Santiment: The market reacted strongly to tariff news, still a temporary relief of ongoing issues
Analysts at blockchain analysis platform Santiment stated that although the latest "tariff suspension" policy is a positive message that temporarily alleviates some market tension, it remains a temporary relief of ongoing issues. Just 48 hours ago, the market experienced a "buy the rumor, sell the news" reaction due to misinformation about tariff suspensions, followed closely by the U.S. announcing a tariff increase of up to 104% on Chinese goods, which undoubtedly exacerbated market disappointment.
Analysts pointed out that the current fundamentals remain unclear and unreliable, with the market relying more on public greed and fear as contrarian indicators.

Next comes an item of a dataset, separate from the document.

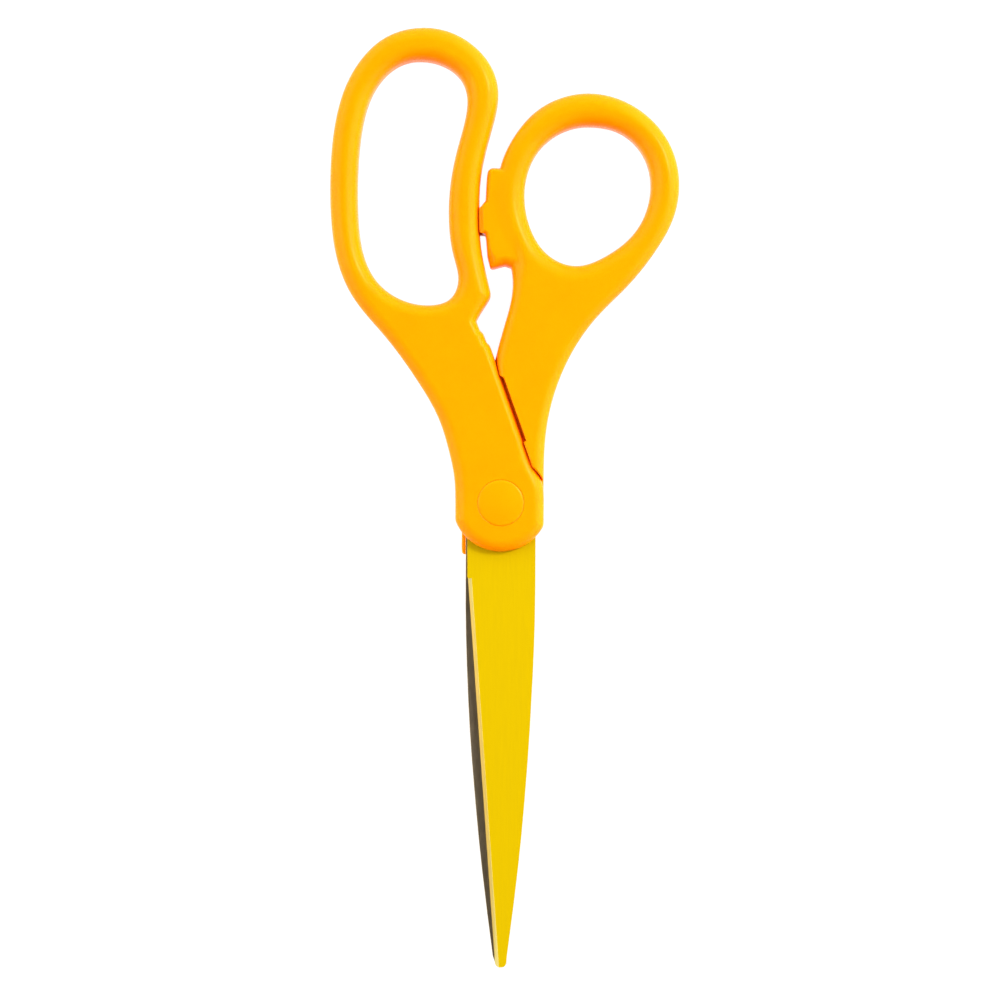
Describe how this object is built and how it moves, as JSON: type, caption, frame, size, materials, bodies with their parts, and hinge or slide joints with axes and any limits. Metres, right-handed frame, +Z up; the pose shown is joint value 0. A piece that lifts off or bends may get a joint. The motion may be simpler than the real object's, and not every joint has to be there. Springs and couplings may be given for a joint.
{
  "type": "office scissors",
  "caption": "Right-handed office scissors with moulded offset handles, a round thumb loop, a long finger loop, coated pointed blades and a capped pivot that opens.",
  "frame": {"origin": "on the pivot axis, at the surface the closed scissors lie on, which is the outer face of the rear pivot cap", "axes": "+X across the scissors from the finger loop's side to the thumb loop's side, +Y from the pivot towards the handles, +Z up from the surface they lie on, along the pivot"},
  "size_m": [0.0755, 0.203, 0.0105],
  "materials": {
    "handle_plastic": "satin moulded amber-yellow plastic",
    "blade_steel": "satin yellow coating on steel with ground bare bevels and inner faces",
    "rivet_steel": "turned steel",
    "spring_steel": "rolled spring steel",
    "cap_plastic": "glossy moulded amber-yellow plastic"
  },
  "bodies": {
    "thumb_half": {"thumb_handle": "handle_plastic", "lower_blade": "blade_steel", "pivot_rivet": "rivet_steel", "spring_washer": "spring_steel", "backing_washer": "rivet_steel", "rear_pivot_cap": "cap_plastic"},
    "finger_half": {"finger_handle": "handle_plastic", "upper_blade": "blade_steel", "front_pivot_cap": "cap_plastic"}
  },
  "joints": [
    {"name": "blade_pivot", "type": "hinge", "parent": "thumb_half", "child": "finger_half", "pos_m": [0, 0, 0.005], "axis": [0, 0, 1], "range_deg": [0, 70]}
  ]
}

In these unprecedented times, the market's overreaction to tariff news has become a signal worth closely monitoring.
Grayscale Research: Tariffs cause stagflation shock, potentially beneficial for Bitcoin
Zach Pandl, head of Grayscale Research, stated, "Tariffs have brought stagflation shock. Stagflation is usually unfavorable for traditional asset returns, but it is beneficial for scarce commodities like gold (and possibly Bitcoin)."
Currently, despite some positive news in the short term that has alleviated some market sentiment, the ongoing uncertainty surrounding tariffs continues to exert pressure on the market.